A story from the April 23, 1970 edition of the Los Angeles Times describes various oddities that occurred around Los Angeles, including, the story noted, a lack of smog.

(Los Angeles Times)

“No Smog on L.A. Earth Day,” The Times proclaimed the next morning. The roundup of various Earth Day activities led with the “notable absence of smog,” and pointed out that the local air pollution control district reported “barely marginal” smog readings.

Festivities at an Orange County high school survived a last-minute challenge

Students at Loara High School in Anaheim were labeled Marxist sympathizers and nearly had their Earth Day plans derailed by an emergency school board meeting the night before.

A group calling itself the California Citizens Committee printed leaflets condemning planned discussions on population control in relation to Earth Day as “part of the whole Marxist revolution now proceeding apace in America.” The leaflets called population-control proponents “Marxist-Ecologists” who had contempt for human life.

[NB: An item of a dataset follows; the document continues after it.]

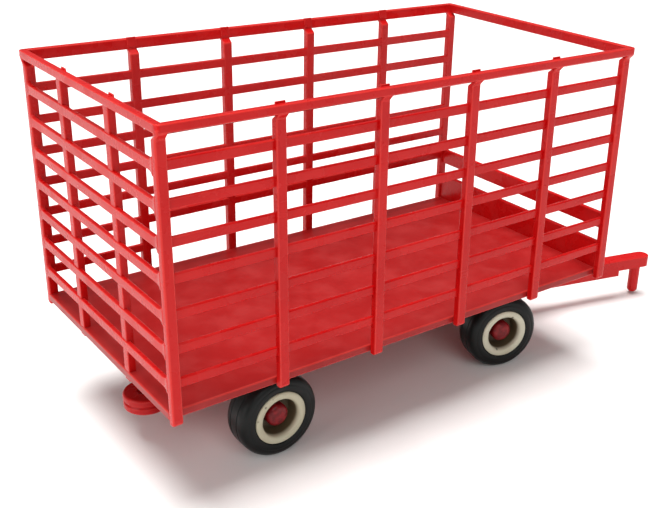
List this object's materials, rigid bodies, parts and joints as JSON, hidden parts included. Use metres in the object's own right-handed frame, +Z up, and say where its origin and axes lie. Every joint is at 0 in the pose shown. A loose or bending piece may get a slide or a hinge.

A bid to scrap 10 of the high school’s Earth Day panels failed, and activities went on without a hitch, The Times reported, including a plan to “pelt its ‘trashy queens’ [we're not sure what those are] with banana peels, tomatoes and other garbage” during a lunchtime rally.

Protesters walked from Sacramento to Los Angeles

Some 70 protesters, most of them under 30, arrived in Los Angeles County on Earth Day after walking for more than a month from Sacramento.

They left Sacramento on March 15, winding their way down the state holding eco-festivals and other events along the way. Four cars — a first-aid truck, a cook truck, an exhibit trailer and an equipment truck — backed them up.

They arrived in Castaic with chapped lips, sunburned faces and sore feet and later held a teach-in at William S. Hart Park in Newhall. They were scheduled to reach Los Angeles on May 1.